Devletin, dolayısıyla hükümetin ekonomisi kâğıt üzerinde sorunsuz görünse de, açıklamalara göre kişi başına düşen milli gelir yeterli olsa da gerçek yaşamda genel ekonomi dağılımındaki yeterlilik genişçe bir kesimin günlük yaşamında görülmüyor. Hükümetler ülke ekonomisi iyi düze çıktık, ülkemiz 9. 8 büyüdük, milli gelir arttı, kişi başı milli gelir bin yüz dolardan bin iki yüzün üzerine çıktı diyorsa ve buna rağmen hala da belli bir kesimin ekonomiden ciddi bir şikâyeti varsa işte burada durmak lazım. Bilinmeli ki milli gelirden düşen pay cebimizde asla görünmez genel hizmetlerle bize ulaşır.                 
Hükümetin tüm açıklamalarına rağmen büyük ve belli bir kesimin hala şikâyeti varsa ve fakir hala fakir, zengin daha da zenginliyor (orta hallinin hali perişan) sözü hala geçerliyse burada hükümetlerin ekonomisinin bozuk olduğu şikâyetine sığınmaktansa bir yerlerde hata aramak gerekiyor, mesela hatayı, yanlışlığı kendimizde arasak ortaya ne çıkar.                             
Belli bir hastalığımız vardır, aslında imkânlar müsait olmamasına rağmen lüks yaşamak veya lüks yaşar gibi yapmak, şu çok net bilinmeli ki iyi yaşamaya, çağın her türlü nimetlerinden herkesin faydalanmasına asla karşı değilim yani bir şeylerin düşmanı değilim ancak ayağımız yorgandan dışarıda kalıyor çünkü ayağımızı yorganımıza göre uzatmıyoruz. Tabi ki belli ve büyükçe bir kesimden bahsediyorum, diğer geri kalan iki kesimin birinde zaten yorganda yok diğerinde ise yorgan o kadar geniş ki içinde kayboluyorlar.
Her şeye rağmen çelişkiler içinde yaşıyoruz, inanmak mümkün değil ama maalesef gerçek bu bana hiç kimse kızıp darılmasın, bir işiniz düşse ihtiyaç içinde gördüklerini kahvelerden okey oyunlarının başından kaldıramıyorsun. İşim kötü, emekli maaşım yetmiyor durumum kritik diyenlerin elinden 7 TL değerindeki sigara düşmüyor, ekonomik durumu kıyasıya eleştirenler işler durma noktasında diyenlerin her sene model için araba değiştirdiklerini görüyoruz, elbet değiştireceksin en doğal hakkın ama ağlamayacaksın.       

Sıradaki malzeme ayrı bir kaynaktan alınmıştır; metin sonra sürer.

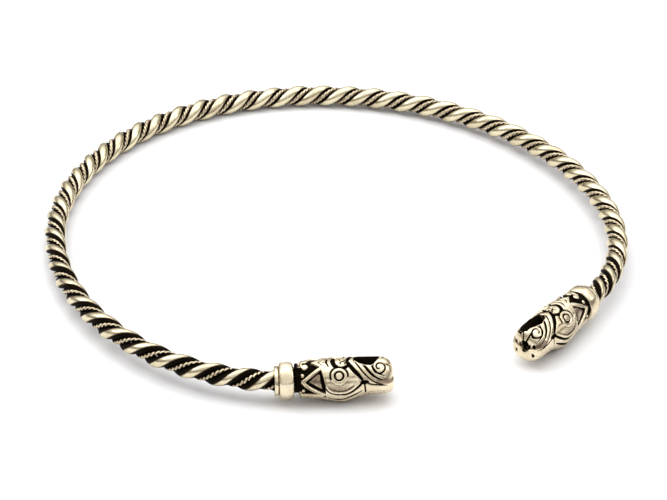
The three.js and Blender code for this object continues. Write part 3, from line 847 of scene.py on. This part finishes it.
def terminal_matrix(look):
    centre, forward, _ = rod_frame(np.array([look["at"]]))
    direction = forward[0] * (-1 if look["at"] == 0 else 1)
    turn = math.atan2(direction[1], direction[0]) + math.radians(look["yaw"])
    roll = Matrix.Rotation(math.radians(look["roll"]), 4, "X")
    local = Matrix.Translation(centre[0]) @ Matrix.Rotation(turn, 4, "Z") @ roll
    return RING @ local


def build_terminals():
    for look in HEADS:
        carved, patina_and_shade = build_terminal_mesh(look)
        rows, cols = patina_and_shade.shape
        # Grid rows run forward, so the quads are turned to face outward. The muzzle's tip is one point.
        faces = [f[::-1] for f in grid_faces(rows - 1, cols)]
        tip = (rows - 1) * cols
        last = tip - cols
        points = np.vstack([carved.reshape(-1, 3)[:tip], carved[-1].mean(0)[None]])
        for k in range(cols):
            faces.append([last + (k + 1) % cols, tip, last + k])
        shade = np.append(patina_and_shade.reshape(-1)[:tip], 1.0)
        world = place(points, terminal_matrix(look))
        world[:, 2] = np.maximum(world[:, 2], 0.0)
        make_mesh(look["name"], world, faces, shade, cast_bronze, look["node"])


build_rod()
build_terminals()


# ---------------------------------------------------------------- floor, light and camera
def direction_to(azimuth, elevation):
    a, e = math.radians(azimuth), math.radians(elevation)
    return Vector((math.sin(a) * math.cos(e), -math.cos(a) * math.cos(e), math.sin(e)))


def area_light(name, distance, azimuth, elevation, size, power):
    """A square light that faces the middle of the ring."""
    light = bpy.data.lights.new(name, "AREA")
    light.energy = power
    light.size = size
    obj = bpy.data.objects.new(name, light)
    away = direction_to(azimuth, elevation)
    obj.location = away * distance
    obj.rotation_mode = "QUATERNION"
    obj.rotation_quaternion = (-away).to_track_quat("-Z", "Y")
    bpy.context.scene.collection.objects.link(obj)


def build_floor():
    mesh = bpy.data.meshes.new("floor")
    corners = [(x * FLOOR_HALF, y * FLOOR_HALF, 0) for x, y in ((-1, -1), (1, -1), (1, 1), (-1, 1))]
    mesh.from_pydata(corners, [], [(0, 1, 2, 3)])
    obj = bpy.data.objects.new("floor", mesh)
    bpy.context.scene.collection.objects.link(obj)
    material, nodes, links = node_material("pale_floor")
    out = nodes.new("ShaderNodeOutputMaterial")
    surface = {"Base Color": (*FLOOR_COLOUR, 1), "Roughness": 0.6, "Specular IOR Level": 0.3}
    shader = add_node(nodes, "ShaderNodeBsdfPrincipled", surface)
    links.new(shader.outputs[0], out.inputs[0])
    mesh.materials.append(material)


def build_world():
    """A studio that is white overhead and dark below, so that the metal has something to mirror."""
    world = bpy.data.worlds.new("studio")
    bpy.context.scene.world = world
    world.use_nodes = True
    nodes, links = world.node_tree.nodes, world.node_tree.links
    nodes.clear()
    out = nodes.new("ShaderNodeOutputWorld")
    background = nodes.new("ShaderNodeBackground")
    links.new(background.outputs[0], out.inputs[0])
    coords = nodes.new("ShaderNodeTexCoord")
    split = nodes.new("ShaderNodeSeparateXYZ")
    links.new(coords.outputs["Generated"], split.inputs[0])
    ramp = nodes.new("ShaderNodeValToRGB")
    stops = ramp.color_ramp.elements
    stops[0].position, stops[1].position = SKY[0][0], SKY[-1][0]
    stops.new(SKY[1][0])
    for stop, (_, colour) in zip(stops, SKY):
        stop.color = (*colour, 1)
    links.new(split.outputs["Z"], ramp.inputs[0])
    links.new(ramp.outputs[0], background.inputs[0])


def build_camera():
    camera = bpy.data.cameras.new("camera")
    camera.sensor_width = CAMERA_SENSOR
    camera.lens = CAMERA_LENS
    camera.clip_start, camera.clip_end = CAMERA_CLIP
    obj = bpy.data.objects.new("camera", camera)
    away = direction_to(CAMERA_AZIMUTH, CAMERA_ELEVATION)
    target = Vector((back[0] + LOOK_AT[0], back[1] + LOOK_AT[1], LOOK_AT[2]))
    rotation = (-away).to_track_quat("-Z", "Y").to_matrix().to_4x4()
    local = Matrix.Translation(target + away * CAMERA_DISTANCE) @ rotation
    world = RING @ local
    world.translation = world.translation * MM
    obj.matrix_world = world
    bpy.context.scene.collection.objects.link(obj)
    bpy.context.scene.camera = obj


build_floor()
build_world()
for light in LIGHTS:
    area_light(*light)
build_camera()
bpy.context.scene.view_settings.view_transform = "Standard"
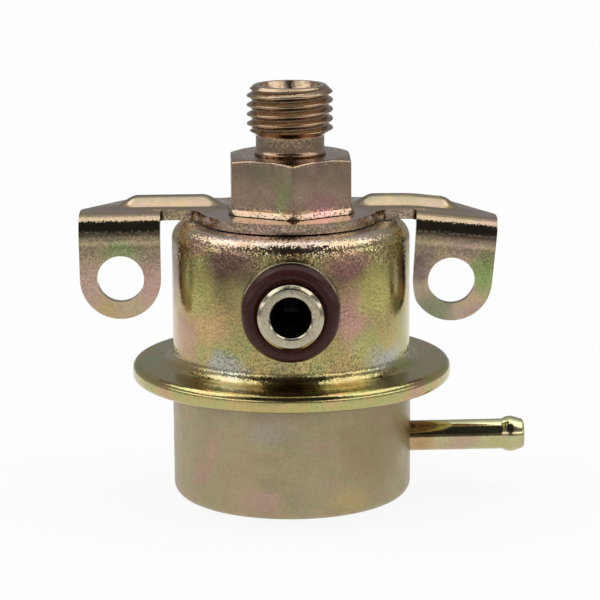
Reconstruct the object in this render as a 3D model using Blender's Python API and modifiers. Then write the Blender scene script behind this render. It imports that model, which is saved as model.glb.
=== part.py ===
"""Fuel pressure regulator with a folded mounting bracket.

Two drawn steel cans are joined by a rolled flange that clamps a diaphragm. Fuel enters at
the spigot on the front, pushes the diaphragm down against the main spring, lifts the
valve plate off its seat and leaves through the tube and the threaded fitting on top.
The nipple on the right leads the spring chamber to the intake manifold.

The origin is on the can's axis at the bottom face. +Z runs up through the fitting,
the spigot points along -Y and the nipple along +X. Sizes are in metres.
"""

import math

import bmesh
import bpy
from mathutils import Matrix, Vector

MM = 0.001

# Clearances
SEAM_GAP = 0.07 * MM          # between the sheets that are clamped in the flange
FIT_GAP = 0.10 * MM           # round pressed, brazed and sliding pieces
REST_GAP = 0.20 * MM          # between faces that rest on one another

# Cans
CAN_RADIUS = 19.2 * MM
CUP_STEP = 0.15 * MM          # how much wider the cup is than the can
CAN_WALL = 1.2 * MM
CAN_HEIGHT = 25.8 * MM        # from the flange's underside to the upper can's top
CAN_SHOULDER = 2.8 * MM
CAN_FOOT_FILLET = 2.0 * MM
CUP_CORNER = 1.9 * MM
CUP_NECK_FILLET = 1.2 * MM

# Rolled flange, from its underside up
FLANGE_WIDTH = 6.65 * MM      # from the can's side out to the rim
FLANGE_BOTTOM = 19.2 * MM
LIP_THICKNESS = 0.8 * MM
LIP_WIDTH = 2.4 * MM
CUP_FLANGE = 0.75 * MM
DIAPHRAGM_THICKNESS = 0.4 * MM
CAN_FLANGE = 0.8 * MM
FLANGE_TOP_ROUND = 1.0 * MM
FLANGE_LOW_ROUND = 0.7 * MM

# Bracket
SHEET = 1.6 * MM
DISC_INSET = 4.7 * MM         # from the can's side in to the round middle's edge
ARM_FRONT = -1.2 * MM
ARM_BACK = 10.3 * MM
ARM_FRONT_FILLET = 3.0 * MM
ARM_BACK_FILLET = 2.0 * MM
NOTCH_ROUND = 0.7 * MM        # the fold starts where this rounding ends
EAR_CLEARANCE = 1.3 * MM      # from the can's side to an ear
EAR_WIDTH = 13.0 * MM
EAR_HOLE_RADIUS = 3.75 * MM
EAR_HOLE_DROP = 9.5 * MM      # from the sheet's middle down to the ear's hole
FOLD_RADIUS = 3.5 * MM
ARM_END_SETBACK = 0.8 * MM    # from the ear's middle in to where the slanted end meets the rear edge
ARM_END_START = 1.0 * MM      # where the slanted end leaves the ear's outer side
ARM_END_ROUND = 2.0 * MM
ARM_HEEL_ROUND = 2.5 * MM
BEAD_LINE = 5.0 * MM
BEAD_HALF_WIDTH = 2.5 * MM
BEAD_INSET = 8.7 * MM         # from the can's side in to the bead's inner end
BEAD_OVERREACH = 0.8 * MM     # from the ear's middle out to the bead's end
BEAD_FLANK = 1.7 * MM         # width of the bead's rounded slope
BEAD_HEIGHT = 1.5 * MM
DROOP_REACH = 0.9 * MM        # from the can's side out to where an arm droops
DROOP_SPREAD = 1.5 * MM       # half the way between an arm's two slight bends
LEFT_DROOP = math.radians(0.6)
RIGHT_DROOP = math.radians(5.6)
SHEET_SHIFT = -0.35 * MM      # the sheet sits a little to the left of the cans' axis

# Outlet fitting
HEX_ACROSS_FLATS = 19.0 * MM
HEX_HEIGHT = 8.9 * MM
HEX_TURN = math.radians(2.4)
HEX_CHAMFER_RADIUS = 9.3 * MM
HEX_CHAMFER = math.radians(18.0)
HEX_FOOT_BEVEL = 0.45 * MM
SHANK_RADIUS = 7.0 * MM
SHANK_DEPTH = 2.4 * MM        # from the can's top down to the shank's end
SWAGE_RADIUS = 8.2 * MM
SWAGE_HEIGHT = 0.9 * MM
NECK_RADIUS = 5.5 * MM
NECK_STEP_RADIUS = 5.75 * MM
NECK_STEP_HEIGHT = 0.7 * MM
NECK_LENGTH = 3.2 * MM
THREAD_LENGTH = 7.9 * MM
THREAD_RADIUS = 6.9 * MM
THREAD_CHAMFER = 1.1 * MM
THREAD_RUNOUT = 0.85 * MM
MOUTH_RADIUS = 4.8 * MM
CONE_HALF_ANGLE = math.radians(12.0)
SOCKET_RADIUS = 4.05 * MM
SOCKET_DEPTH = 7.0 * MM
OUTLET_BORE = 3.1 * MM

# Return tube and seat
TUBE_RADIUS = 4.0 * MM
TUBE_BORE = 2.8 * MM
TUBE_ENTRY = 7.0 * MM         # how far the tube goes up into the shank
SEAT_LIFT = 5.01 * MM         # from the diaphragm's top up to the seat's lip
SEAT_RADIUS = 5.2 * MM
SEAT_BORE = 2.0 * MM
SEAT_LIP_RADIUS = 2.9 * MM
SEAT_HEIGHT = 4.6 * MM
SEAT_CUP_DEPTH = 3.2 * MM

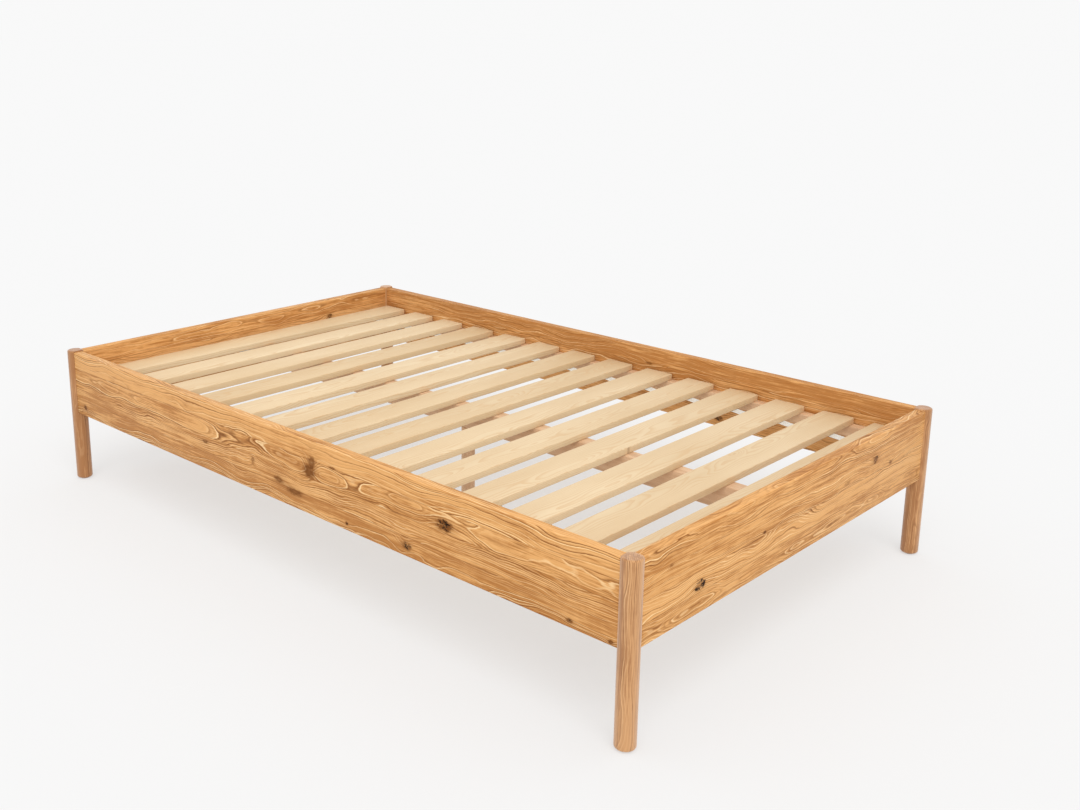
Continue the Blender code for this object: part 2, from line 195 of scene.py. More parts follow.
def noise(point, scale=1.0, detail=2.0, roughness=0.5):
    """Smooth noise from about -1 to 1."""
    inputs = {"Vector": point, "Scale": scale, "Detail": detail, "Roughness": roughness}
    return node(point.tree, "ShaderNodeTexNoise", inputs, normalize=False)


def grain_noise(axes, along_scale, across_scale, detail):
    """Noise drawn out along the grain; the axes are those along, across and through the board."""
    along, across, through = axes
    point = vector(along * along_scale, across * across_scale, through * across_scale)
    return noise(point, detail=detail)


def chance(value):
    """A random number from 0 to 1 for each whole number."""
    return node(value.tree, "ShaderNodeTexWhiteNoise", {"W": value}, noise_dimensions="1D")


def ramp(value, low, high):
    """Rises smoothly from 0 to 1 between two values of a field."""
    inputs = {"Value": value, "From Min": low, "From Max": high}
    return node(value.tree, "ShaderNodeMapRange", inputs, interpolation_type="SMOOTHSTEP")


def fall(value, low, high):
    return 1.0 - ramp(value, low, high)


def blend(share, first, second):
    """A colour between two colours."""
    inputs = {0: share, 6: first, 7: second}
    return node(share.tree, "ShaderNodeMix", inputs, 2, data_type="RGBA")


def bell(point, place, size):
    """A bump of height 1 at a place, which fades over a size along each axis."""
    tree = point.tree
    away = node(tree, "ShaderNodeVectorMath", {0: point, 1: place}, operation="SUBTRACT")
    inverse = tuple(1 / length for length in size)
    away = node(tree, "ShaderNodeVectorMath", {0: away, 1: inverse}, operation="MULTIPLY")
    squared = node(
        tree, "ShaderNodeVectorMath", {0: away, 1: away}, "Value", operation="DOT_PRODUCT"
    )
    return calculate(tree, "EXPONENT", squared * -1.0)


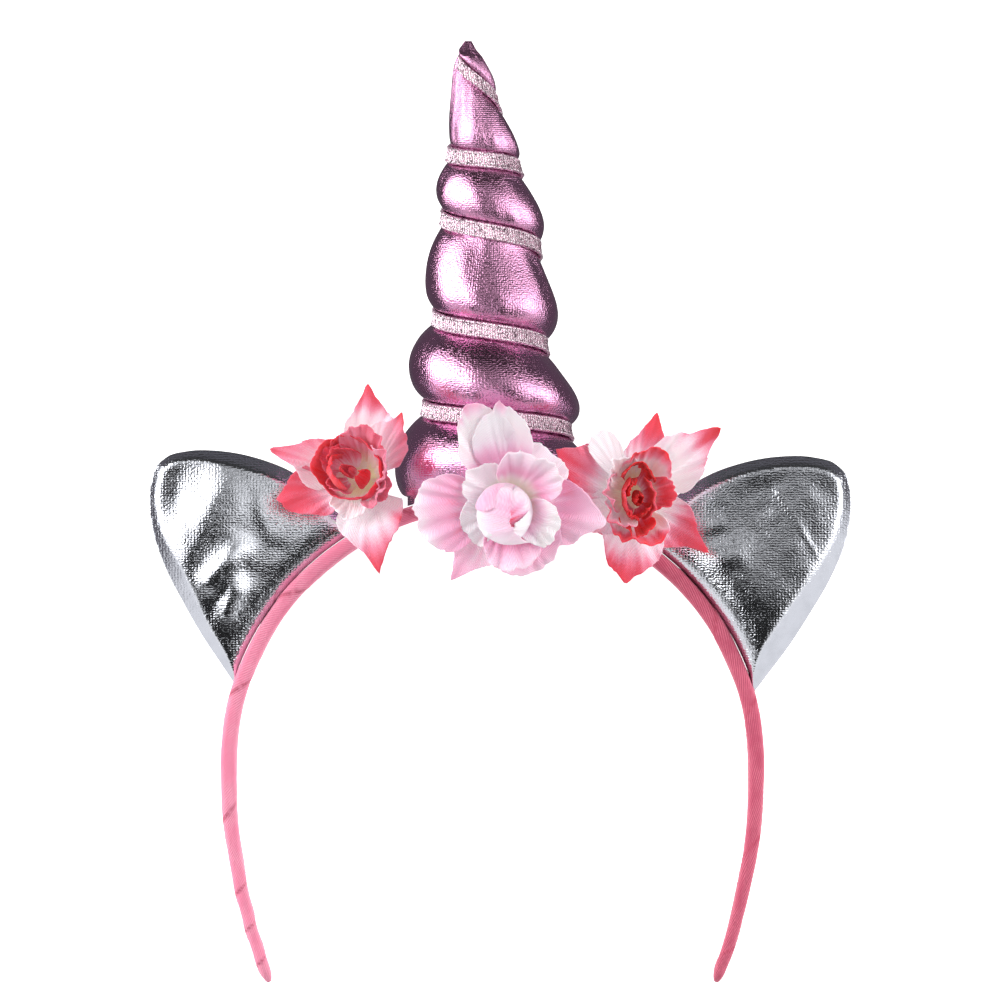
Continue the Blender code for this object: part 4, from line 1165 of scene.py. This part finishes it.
PETAL_THREAD = 0.00050
# The deepest coral stop, which the right rose's core reaches, is deep red dye darkened further as painted
# shade.
CORAL_DYES = (
    (0.0, (0.975, 0.955, 0.965)),
    (0.3, (0.965, 0.85, 0.90)),
    (0.65, (0.94, 0.58, 0.68)),
    (1.0, (0.89, 0.34, 0.43)),
    (1.4, (0.93, 0.17, 0.20)),
    (1.8, (0.74, 0.06, 0.06)),
)
PINK_DYES = (
    (0.0, (0.975, 0.96, 0.965)),
    (0.3, (0.97, 0.89, 0.935)),
    (0.65, (0.96, 0.78, 0.87)),
    (1.0, (0.945, 0.66, 0.79)),
    (1.4, (0.93, 0.40, 0.50)),
    (1.8, (0.90, 0.30, 0.38)),
)
PETAL_CLOTHS = {
    "coral_petals": petal_cloth("coral_dyed_cloth", CORAL_DYES),
    "pink_petals": petal_cloth("pink_dyed_cloth", PINK_DYES),
}


def rose_frame(rose):
    """Where a rose sits as worn: its own +Z faces forward, with +X to the right and +Y up."""
    facing = Matrix.Rotation(math.pi / 2, 4, "X")
    turned = Matrix.Rotation(rose["yaw"], 4, "Y") @ Matrix.Rotation(-rose["pitch"], 4, "X")
    return Matrix.Translation(rose["hub"]) @ facing @ turned


def add_cloth(name, points, faces, rose, replaced, dyes, throats):
    """A sheet of dyed cloth with its wall's thickness."""
    placed = [rose_frame(rose) @ point for point in points]
    uvs = [[(points[corner].x, points[corner].y + points[corner].z) for corner in face] for face in faces]
    masks = {"dye": dyes, "throat": throats}
    sheet = add_piece(name, placed, faces, PETAL_CLOTHS[rose["slot"]], replaced, uvs, masks)
    wall = sheet.modifiers.new("wall", "SOLIDIFY")
    wall.thickness = PETAL_WALL
    wall.offset = 0.0
    return sheet


for number, rose in enumerate(ROSES):
    for n, layer in enumerate(LAYERS):
        points = []
        faces = []
        dyes = []
        throats = []
        lean = (0.0, 0.0)
        stretch = (1.0, 1.0)
        if layer in ("bud_petals", "heart"):
            lean = rose["lean"]
            stretch = rose["stretch"]
        tall = PETAL_ROWS + 1
        for m, petal in enumerate(rose[layer]):
            start = len(points)
            seed = 1.37 + 17 * number + 5 * n + m
            grid, dye, throat = petal_grid(petal, seed, n * LAYER_STEP, lean, stretch)
            points += grid
            dyes += dye
            throats += throat
            for column in range(PETAL_COLUMNS):
                for row in range(PETAL_ROWS):
                    corner = start + column * tall + row
                    faces.append((corner, corner + tall, corner + tall + 1, corner + 1))
        name = f"{rose['name']}_cloth_{layer}"
        sheet = add_cloth(name, points, faces, rose, f"{rose['name']}_{layer}", dyes, throats)


# Stems: short plain plastic stems behind the roses, which stay as the solids are.
stem_plastic, tree, shader = new_material("stem_plastic")
mottle = node(tree, "ShaderNodeTexNoise", [("Scale", 900.0), ("Detail", 3.0)])
colour = mix_colour(tree, mottle.outputs["Fac"], linear(0.90, 0.93, 0.84), linear(0.96, 0.97, 0.93))
tree.links.new(colour, shader.inputs["Base Color"])
shader.inputs["Roughness"].default_value = 0.45
add_bump(tree, shader, mottle.outputs["Fac"], 0.00005, 0.4)
for rose in ROSES:
    stem = frame["nodes"][f"{rose['name']}_stem"]
    for slot in stem.material_slots:
        slot.material = stem_plastic
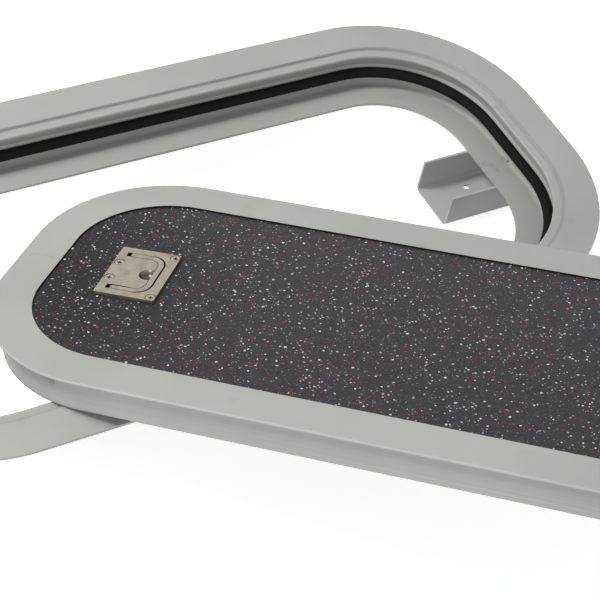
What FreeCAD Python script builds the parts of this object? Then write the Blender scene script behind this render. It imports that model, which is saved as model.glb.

Daha uzatırsak pek çok çelişkiyi yazabilirim, çelişkili ama zorluk içinde yaşayan bir kesimin bunları reddetmesi mümkün değil. Yukarıda yazdıklarım dışında evlerimizde 3 televizyon, 2 Buzdolabı, aile başı yediden yetmişe ellerimizde cep telefonlarıyla yaşamanın büyük zevkini de zorluğunu da yaşıyoruz elbette çağın ve teknolojinin her türlü imkânlarından faydalanmak en doğal hakkımız. Ama bazı şeylere erken ve zamansız ulaşmanın, eşit yaşamaya çalışmanın sıkıntısını çekiyoruz sağlıklı ve hoşça kalın.